De l’autre côté de l’Atlantique, la citation de modèles historiques peut prendre une tonalité politique. Au début des années 2000, on a vu réapparaître les sportives populaires et musclées des sixties : Ford Mustang, Chevrolet Camaro et Dodge Challenger. Elles ont repris leur patronyme, leur silhouette, leur dégaine de bad boy, le ronflement rocailleux de leur V8. Elles fleurent fort l’Amérique profonde, elles sonnent comme une ballade de Johnny Cash et résonnent comme les échos nauséabonds et trumpistes de l’America First… À ce point de nostalgie, le postmodernisme devient une posture contestataire qui peut être assimilée à la volonté de décroissance. Ces avatars de la mode « vintage » fredonnent la petite musique désolante du « c’était mieux avant ».

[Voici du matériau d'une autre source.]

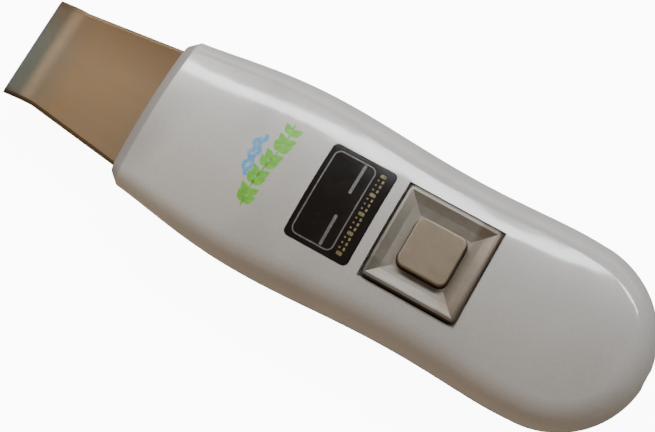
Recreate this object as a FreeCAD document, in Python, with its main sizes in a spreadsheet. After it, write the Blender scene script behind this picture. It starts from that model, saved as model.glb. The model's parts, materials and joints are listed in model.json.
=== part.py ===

La nostalgie motive aussi les Européens qui jouent cette partition rétrograde, certes sur un mode moins velléitaire, mais dans une perspective aussi réactive et réactionnaire. Le renvoi à un soi-disant « bon vieux temps » est une diversion une partie de l’opinion qui dénie les réalités de son époque en matière de socialité et d’environnement et tente de s’y soustraire en cultivant les réflexes identitaires et l’alibi d’une pseudo-tradition. Les automobiles postmodernes sont censées réveiller les émotions de l’enfance ou de l’adolescence. Les images exhumées de la mémoire déclenchent une sympathie spontanée, inspirent indulgence et attendrissement, voire une certaine impunité. Des valeurs dont l’industrie automobile a besoin pour surmonter les critiques et les condamnations, justifiées ou pas, auxquelles elle est exposée. La mode « rétro » suggérant un retour en arrière donne le sentiment de calmer le jeu du progrès ou du moins de sauver les apparences. Pour les créateurs qui l’exploitent, elle donne la réplique aux tendances du design contemporain souvent submergé par ses dérives provocatrices et baroques.
Il appartient aux nouvelles générations de designers de trouver des réponses moins conservatrices, moins opportunistes, moins caricaturales, plus inventives pour que l’automobile échappe aux allégations prévisibles de ses contempteurs.